Action plan: Become more cautious with long positions. If the price now drops below the previous low of $410, creating a lower low, you have confirmation that the uptrend has likely ended. Consider exiting long positions or even looking for short opportunities if other factors support this view.

Trading with the Trend

Real-time example: Microsoft has been in a clear uptrend on the hourly chart, making higher highs and higher lows for the past two days. You're watching for a buying opportunity.

How to use it: Wait for a pullback within this uptrend that creates a higher low, then look for signs that the pullback is ending and the uptrend is resuming.

"The trend is your friend until it bends. Trading with the established trend puts probability on your side."

Action plan: When Microsoft pulls back and starts to form what looks like a higher low, watch for confirming signals like a bullish candlestick pattern, increasing volume on up moves, or technical indicators showing strengthening momentum.
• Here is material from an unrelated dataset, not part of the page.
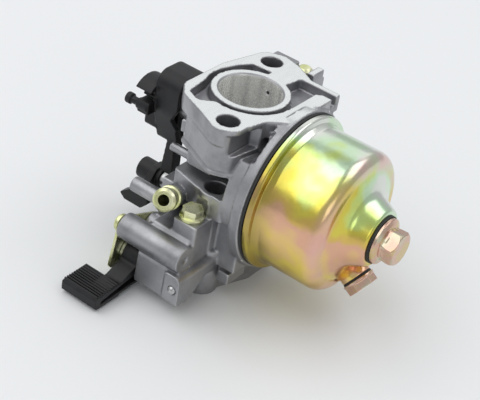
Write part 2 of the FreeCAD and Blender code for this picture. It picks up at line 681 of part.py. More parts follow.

Enter a long position when these confirmations appear, with a stop loss just below the higher low and a target at or beyond the previous higher high.

Practical Tips for Trading Market Structure

  1. Multiple timeframe analysis: Confirm the trend on a higher timeframe before trading the structure on your trading timeframe.
  2. Wait for confirmation: A potential lower high isn't confirmed until price makes a lower low (and vice versa).
  3. Respect the trend: Until structure clearly changes, assume the existing trend will continue.
  4. Use structure for stop placement: Place stops beyond the most recent relevant high or low to avoid being stopped out by normal market fluctuations.
  5. Watch for structure breaks: When established structure breaks, it often signals a significant opportunity as the market transitions to a new phase.

Remember, market structure through higher highs and lower lows is like the market's body language—it reveals the true direction and strength of price movement beneath all the noise and fluctuations. By learning to read this language, you align yourself with the dominant force in the market rather than fighting against it.